TASK TO CARRY OUT: Find the string "from" in the records. Copy every line it appears in.

--- START INPUT FOR THIS TASK ---

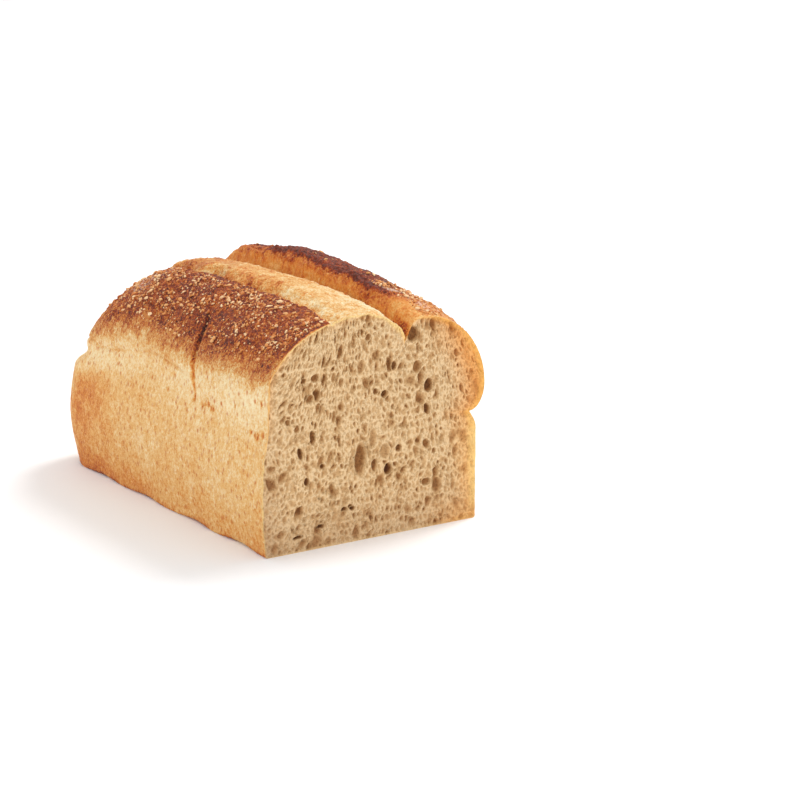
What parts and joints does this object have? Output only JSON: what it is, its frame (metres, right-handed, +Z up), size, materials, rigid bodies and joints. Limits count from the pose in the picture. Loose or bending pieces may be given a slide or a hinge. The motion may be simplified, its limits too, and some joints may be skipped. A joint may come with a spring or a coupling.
{
  "type": "sourdough bread loaf, cut",
  "caption": "Tin-baked sourdough loaf with a deep score, bran flakes on its crust and an open-crumb face where its first slices were cut off.",
  "frame": {"origin": "middle of the base, on the surface that the loaf stands on", "axes": "+Y from the cut face to the baked end, +X to the right when the cut face is looked at, +Z up"},
  "size_m": [0.1256, 0.2214, 0.1209],
  "materials": {
    "crust": "baked golden brown crust, darker and rough on the shoulders, with pale bran flakes; the cut face is cream crumb with tan pores"
  },
  "bodies": {
    "root": {"loaf": "crust"}
  },
  "joints": []
}
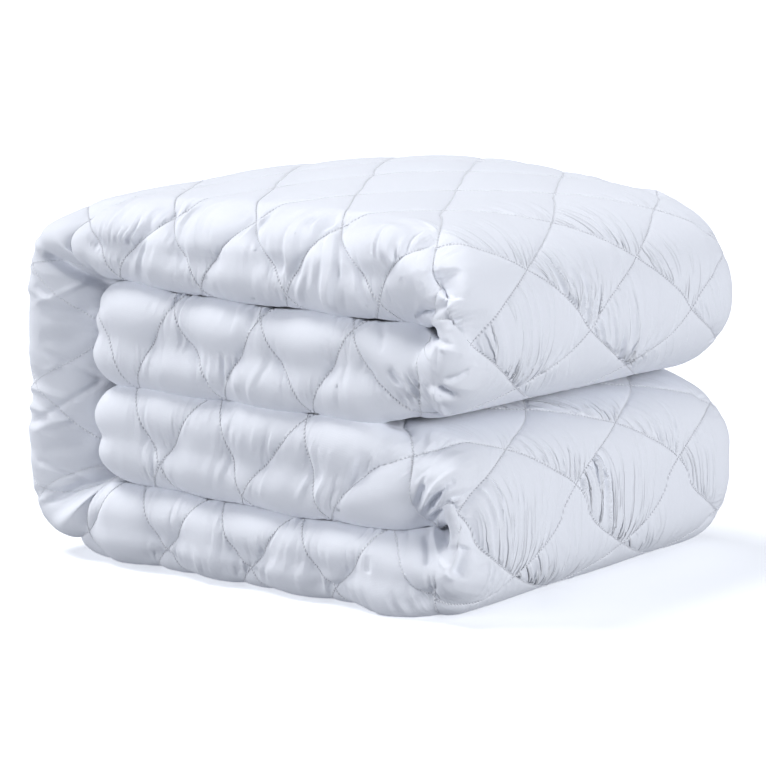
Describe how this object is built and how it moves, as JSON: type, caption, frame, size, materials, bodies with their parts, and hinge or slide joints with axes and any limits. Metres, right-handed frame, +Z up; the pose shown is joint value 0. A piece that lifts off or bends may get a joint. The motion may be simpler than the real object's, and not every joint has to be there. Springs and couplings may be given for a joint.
{
  "type": "folded quilted mattress topper",
  "caption": "Soft white mattress topper quilted in diamonds, folded in thirds and then in from both ends into a thick square bundle of layers.",
  "frame": {"origin": "centre of the bundle's footprint, on the surface that it rests on", "axes": "+Z up, +X from the wrap that closes one side of the bundle to its two folds, +Y from the near soft folded edge to the far one"},
  "size_m": [0.5358, 0.4736, 0.3741],
  "materials": {
    "white_brushed_cloth": "soft brushed microfibre cover, quilted over fibre filling, cool white"
  },
  "bodies": {
    "root": {"quilted_topper": "white_brushed_cloth"}
  },
  "joints": []
}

--- END INPUT FOR THIS TASK ---

RIGHT ANSWER:
What parts and joints does this object have? Output only JSON: what it is, its frame (metres, right-handed, +Z up), size, materials, rigid bodies and joints. Limits count from the pose in the picture. Loose or bending pieces may be given a slide or a hinge. The motion may be simplified, its limits too, and some joints may be skipped. A joint may come with a spring or a coupling.
  "frame": {"origin": "middle of the base, on the surface that the loaf stands on", "axes": "+Y from the cut face to the baked end, +X to the right when the cut face is looked at, +Z up"},
  "caption": "Soft white mattress topper quilted in diamonds, folded in thirds and then in from both ends into a thick square bundle of layers.",
  "frame": {"origin": "centre of the bundle's footprint, on the surface that it rests on", "axes": "+Z up, +X from the wrap that closes one side of the bundle to its two folds, +Y from the near soft folded edge to the far one"},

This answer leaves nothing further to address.